The 2004 "American Jobs Creation Act" begat an odd offsping: the deduction for "Qualified Production Activities Income." This deduction allows those who qualify to simply reduce their taxable income by a percentage of qualifying income: 3% for 2005, and 9% when fully phased-in by 2010.

The deduction is also known as the "Section 199 deduction." It is meant to help manufacturers, but it also applies to farmers, filmmakers, construction companies and, strangely, architects and engineers.

Congress punted much of the dirty work of figuring out this deduction to the Treasury. For example, the law allows the deduction for sales of goods made "in whole or significant part" in the U.S., but it never says what "significant part" means. For example, does a shirt made in Bangledesh but screen-printed in the U.S. qualify?

The Treasury took its first stab at trying to administer the new QPAI deduction this week with Notice 2005-14. The notice is 102 pages long, so we have a lot of reading to do to figure it out. It's also full of crunchy acronyms like MPGE, QPP and DPGR. This sentence out of the notice scores an acronym triple play:

   Under § 199, the gross receipts that are considered DPGR
   are not limited to the gross receipts attributable to QPP 
   MPGE entirely by a taxpayer.

Sort of chokes you up, doesn't it? I love the tax law!

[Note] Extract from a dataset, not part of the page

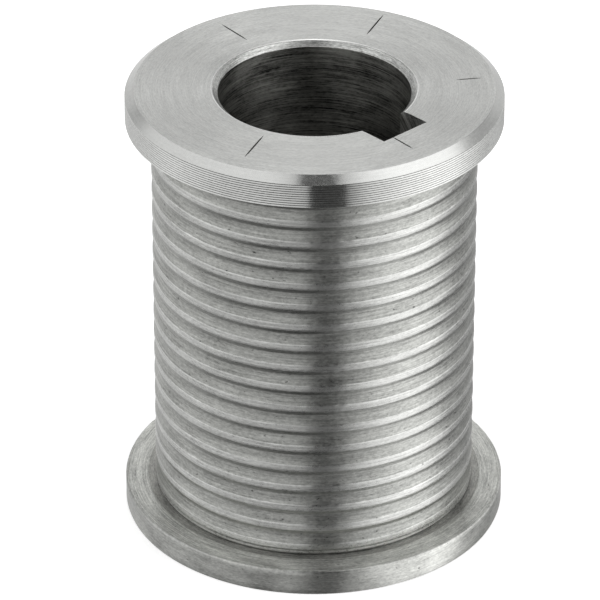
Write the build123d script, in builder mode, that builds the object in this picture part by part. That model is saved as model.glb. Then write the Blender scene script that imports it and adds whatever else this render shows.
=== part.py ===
from build123d import *
from math import asin, cos, degrees, radians, sin
import os

# A keyed steel sleeve with ring grooves on its barrel and a flange seated on each end.
# Millimetres. The origin is the centre of the base face, +Z runs up the bore, and the keyway points to +X.

# Bore and keyway, which run through all three pieces
bore_diameter = 40.0
bore_chamfer = 1.1
key_width = 12.0
keyway_floor = 26.7  # from the bore's axis to the keyway's flat floor

# Whole sleeve
total_height = 98.6

# Lower flange: a plain disc that the sleeve stands on
lower_diameter = 80.8
lower_thickness = 5.7

# Upper flange: a slightly smaller disc with a chamfered top edge
upper_diameter = 78.4
upper_thickness = 6.7
upper_chamfer_height = 1.45
upper_chamfer_width = 1.85

# Spigots: the turned-down ends of the sleeve, seated in a recess in each flange
spigot_diameter = 60.0
spigot_length = 2.5

# Barrel: narrow flat lands at an even pitch, with a shallow groove between neighbours. Each groove's floor
# slopes gently inwards from the land below it, and a shorter flank leads out to the land above it.
land_diameter = 67.9
land_width = 1.15
land_pitch = 4.85
land_count = 18
first_land_height = 7.7  # from the base to the middle of the lowest land
groove_depth = 0.4
flank_height = 1.4  # from a groove's deepest line up to the edge of the land above it

# Five fine lines scribed on the top face, about 60 degrees apart; the sixth place is left plain
scribe_width = 0.3
scribe_depth = 0.15
scribe_offset = 1.6  # every line misses the bore's axis by this much
scribe_lines = [
    # angle from the keyway, distance of the nearer end from the axis, and of the farther end
    (171, 25.3, 34.2),
    (112, 26.0, 35.4),
    (53, 29.5, 34.6),
    (-7, 26.7, 33.0),
    (-69, 23.5, 33.0),
]

# Sizes worked out from those above
bore_radius = bore_diameter / 2
spigot_radius = spigot_diameter / 2
land_radius = land_diameter / 2
groove_radius = land_radius - groove_depth
barrel_bottom = lower_thickness
barrel_top = total_height - upper_thickness

# Lower flange
with BuildPart() as lower_flange:
    with BuildSketch(Plane.XY):
        Circle(lower_diameter / 2)
    extrude(amount=lower_thickness)
    # Recess for the sleeve's lower spigot, open towards the barrel
    with BuildSketch(Plane.XY.offset(lower_thickness - spigot_length)):
        Circle(spigot_radius)
    extrude(amount=spigot_length, mode=Mode.SUBTRACT)
    # Bore, chamfered where it meets the base face
    with BuildSketch(Plane.XY):
        Circle(bore_radius)
    extrude(amount=lower_thickness, mode=Mode.SUBTRACT)
    base_circles = lower_flange.faces().sort_by(Axis.Z)[0].edges().filter_by(GeomType.CIRCLE)
    chamfer(base_circles.sort_by(SortBy.RADIUS)[0], bore_chamfer)
    # Keyway
    with BuildSketch(Plane.XY):
        with Locations((keyway_floor / 2, 0)):
            Rectangle(keyway_floor, key_width)
    extrude(amount=lower_thickness, mode=Mode.SUBTRACT)

# Grooved sleeve: its half profile, drawn as one closed outline and turned round the bore's axis
with BuildPart() as grooved_sleeve:
    with BuildSketch(Plane.XZ):
        with BuildLine():
            # Lower spigot and the neck below the lowest land
            first_land_start = first_land_height - land_width / 2
            Polyline(
                (bore_radius, barrel_bottom - spigot_length),
                (spigot_radius, barrel_bottom - spigot_length),
                (spigot_radius, barrel_bottom),
                (groove_radius, barrel_bottom),
                (groove_radius, first_land_start - groove_depth),
                (land_radius, first_land_start),
            )
            # Lands, each joined to the next by the floor and the flank of a groove
            for index in range(land_count):
                land_height = first_land_height + index * land_pitch
                land_start = (land_radius, land_height - land_width / 2)
                land_end = (land_radius, land_height + land_width / 2)
                Line(land_start, land_end)
                if index < land_count - 1:
                    next_land_start = (land_radius, land_start[1] + land_pitch)
                    groove_bottom = (groove_radius, next_land_start[1] - flank_height)
                    Polyline(land_end, groove_bottom, next_land_start)
            # The neck above the highest land and the upper spigot, then down the bore
            Polyline(
                land_end,
                (groove_radius, land_end[1] + groove_depth),
                (groove_radius, barrel_top),
                (spigot_radius, barrel_top),
                (spigot_radius, barrel_top + spigot_length),
                (bore_radius, barrel_top + spigot_length),
                (bore_radius, barrel_bottom - spigot_length),
            )
        make_face()
    revolve(axis=Axis.Z)
    # Keyway
    with BuildSketch(Plane.XY):
        with Locations((keyway_floor / 2, 0)):
            Rectangle(keyway_floor, key_width)
    extrude(amount=total_height, mode=Mode.SUBTRACT)

# Upper flange
with BuildPart() as upper_flange:
    with BuildSketch(Plane.XY.offset(barrel_top)):
        Circle(upper_diameter / 2)
    extrude(amount=upper_thickness)
    top_face = upper_flange.faces().sort_by(Axis.Z)[-1]
    chamfer(top_face.edges(), upper_chamfer_width, upper_chamfer_height, reference=top_face)
    # Recess for the sleeve's upper spigot, open towards the barrel
    with BuildSketch(Plane.XY.offset(barrel_top)):
        Circle(spigot_radius)
    extrude(amount=spigot_length, mode=Mode.SUBTRACT)
    # Bore, chamfered where it meets the top face
    with BuildSketch(Plane.XY.offset(barrel_top)):
        Circle(bore_radius)
    extrude(amount=upper_thickness, mode=Mode.SUBTRACT)
    top_circles = upper_flange.faces().sort_by(Axis.Z)[-1].edges().filter_by(GeomType.CIRCLE)
    chamfer(top_circles.sort_by(SortBy.RADIUS)[0], bore_chamfer)
    # Keyway
    with BuildSketch(Plane.XY.offset(barrel_top)):
        with Locations((keyway_floor / 2, 0)):
            Rectangle(keyway_floor, key_width)
    extrude(amount=upper_thickness, mode=Mode.SUBTRACT)
    # Scribed lines, each turned off the radial direction so that it misses the axis
    for line_angle, near_end, far_end in scribe_lines:
        middle_radius = (near_end + far_end) / 2
        middle_x = middle_radius * cos(radians(line_angle))
        middle_y = middle_radius * sin(radians(line_angle))
        line_direction = line_angle + degrees(asin(scribe_offset / middle_radius))
        with BuildSketch(Plane.XY.offset(total_height - scribe_depth)):
            with Locations(Location((middle_x, middle_y, 0), (0, 0, line_direction))):
                Rectangle(far_end - near_end, scribe_width)
        extrude(amount=scribe_depth, mode=Mode.SUBTRACT)

os.makedirs("parts", exist_ok=True)
lower_flange.part.label = "lower_flange"
export_step(lower_flange.part, "parts/lower_flange.step")
grooved_sleeve.part.label = "grooved_sleeve"
export_step(grooved_sleeve.part, "parts/grooved_sleeve.step")
upper_flange.part.label = "upper_flange"
export_step(upper_flange.part, "parts/upper_flange.step")
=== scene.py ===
import math

import bpy
import numpy as np
from mathutils import Matrix, Vector, noise


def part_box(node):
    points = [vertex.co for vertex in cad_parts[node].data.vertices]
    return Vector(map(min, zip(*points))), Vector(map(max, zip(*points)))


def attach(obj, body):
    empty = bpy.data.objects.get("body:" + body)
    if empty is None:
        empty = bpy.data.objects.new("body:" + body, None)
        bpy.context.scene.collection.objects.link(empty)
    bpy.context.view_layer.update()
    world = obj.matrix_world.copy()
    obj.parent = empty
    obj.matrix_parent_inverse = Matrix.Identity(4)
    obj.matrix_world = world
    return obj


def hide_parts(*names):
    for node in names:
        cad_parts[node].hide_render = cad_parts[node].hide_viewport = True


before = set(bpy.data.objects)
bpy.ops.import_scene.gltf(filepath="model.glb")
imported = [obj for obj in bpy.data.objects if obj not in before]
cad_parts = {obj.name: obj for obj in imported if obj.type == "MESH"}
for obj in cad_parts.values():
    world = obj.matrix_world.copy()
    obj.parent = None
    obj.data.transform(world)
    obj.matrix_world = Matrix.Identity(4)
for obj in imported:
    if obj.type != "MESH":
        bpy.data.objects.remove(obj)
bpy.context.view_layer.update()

MM = 0.001

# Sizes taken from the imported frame
sleeve_low, sleeve_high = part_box("grooved_sleeve")
lower_low, lower_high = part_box("lower_flange")
upper_low, upper_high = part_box("upper_flange")
TOTAL_HEIGHT = upper_high.z
BARREL_BOTTOM = lower_high.z
BARREL_TOP = upper_low.z
LAND_RADIUS = -sleeve_low.x
LOWER_RADIUS = -lower_low.x
UPPER_RADIUS = -upper_low.x
SPIGOT_LENGTH = BARREL_BOTTOM - sleeve_low.z

# Sizes repeated from the design, in metres
BORE_RADIUS = 20.0 * MM
BORE_CHAMFER = 1.1 * MM
KEY_HALF_WIDTH = 6.0 * MM
KEYWAY_FLOOR = 26.7 * MM
SPIGOT_RADIUS = 30.0 * MM
CHAMFER_HEIGHT = 1.45 * MM
CHAMFER_WIDTH = 1.85 * MM
LAND_PITCH = 4.85 * MM
LAND_COUNT = 18
FIRST_LAND_HEIGHT = 7.7 * MM
GROOVE_DEPTH = 0.4 * MM
SCRIBE_DEPTH = 0.15 * MM
SCRIBE_OFFSET = 1.6 * MM
SCRIBE_LINES = [
    # angle from the keyway, distance of the nearer end from the axis, and of the farther end, in millimetres
    (171, 25.3, 34.2),
    (112, 26.0, 35.4),
    (53, 29.5, 34.6),
    (-7, 26.7, 33.0),
    (-69, 23.5, 33.0),
]

# How the shapes are meshed
STATIONS = 348  # columns of faces round the axis
CLEAR_RADIUS = 28.5 * MM  # a ring that lies just outside the keyway, and is still round
SHARP_ANGLE = math.radians(38)  # edges that fold more than this are shaded sharp
HIDDEN_SHARE = 0.15  # faces that never show get this share of their usual room on the texture
PLAIN_SHARE = 0.6  # faces that show little get this share
BORE_SHARE = 0.5  # and the sleeve's long bore gets this share

# Barrel: its profile over one pitch, from the bottom of one groove to just before the next.
# Each row is the height above the middle of the land and the depth below its surface, in millimetres,
# and whether the faces below that point belong to the land's lighter metal; the grooves' metal is painted
# darker, as shade in the recesses.
LAND_PROFILE = [
    (-1.88, 0.40, False),
    (-1.74, 0.38, False),
    (-1.16, 0.13, False),
    (-0.96, 0.06, False),
    (-0.74, 0.012, True),
    (-0.60, 0.00, True),
    (-0.44, 0.012, True),
    (0.20, 0.016, True),
    (0.38, 0.024, True),
    (0.50, 0.042, True),
    (0.61, 0.064, True),
    (1.05, 0.155, False),
    (1.60, 0.265, False),
    (2.25, 0.345, False),
    (2.70, 0.38, False),
]
LAND_EDGES = (3, 4, 9, 10)  # the rows whose points are torn and uneven
TORN_LANDS = (2, 3, 9, 14, 15)  # the lands, counted from the lowest one, whose edges are torn the most
TEAR = 0.0525 * MM  # depth of the unevenness of the rows at a land's edges
SMOOTH = 0.012 * MM  # and of all the other rows
TORN_MORE = 2.2  # how many times rougher the most torn lands are

# Barrel: the low bead round its neck, just above the lower flange, in the same terms as the profile.
# Its heights are counted from the flange.
NECK_BEAD = [
    (0.28, 0.40, False),
    (0.44, 0.06, False),
    (0.86, 0.06, True),
    (1.02, 0.40, False),
]
NECK_HEIGHT = 1.1 * MM  # the lowest land's own rows start above the bead
TOP_GAP = 0.1 * MM  # and the highest land's rows end this far below the upper flange
BORE_RINGS = 10  # rings of faces down the sleeve's stretch of the bore

# Upper flange
EDGE_BREAK = 0.12 * MM  # width of the small bevel on its lower edge, and of the ring just inside its chamfer
RIM_TOP_INSET = 0.03 * MM  # the rim ends this far inside its full radius, where the chamfer starts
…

If you're wondering, "significant part" means the work done in the U.S. is "substantial in nature." The notice says that depends on "facts and circumstances." It has a "safe harbor" where it meets the "significant part" test if 20% of costs are incurred in the U.S. That of course begs the question - how do you figure that? More on that later, if we figure it out.

Policy aside: provisions like this are are opposite of simplification. While it is easy to mock the Treasury for 102 pages of gobbledygook, Congress is really responsible. Congress decided to tax some business income more favorably and then threw the mess at Treasury.

In today's economy it is difficult to tell where "production" stops and distribution or design begin. All of these processes routinely cross borders. Now Congress has told the Treasury to draw arbitrary lines of "production" and "U.S. Activity through integrated multinantional economic processes.

Like the tsumani deduction, it was done with the best intentions - in this case, to support domestic manufacturers. Still, we all know which road is paved with good intentions.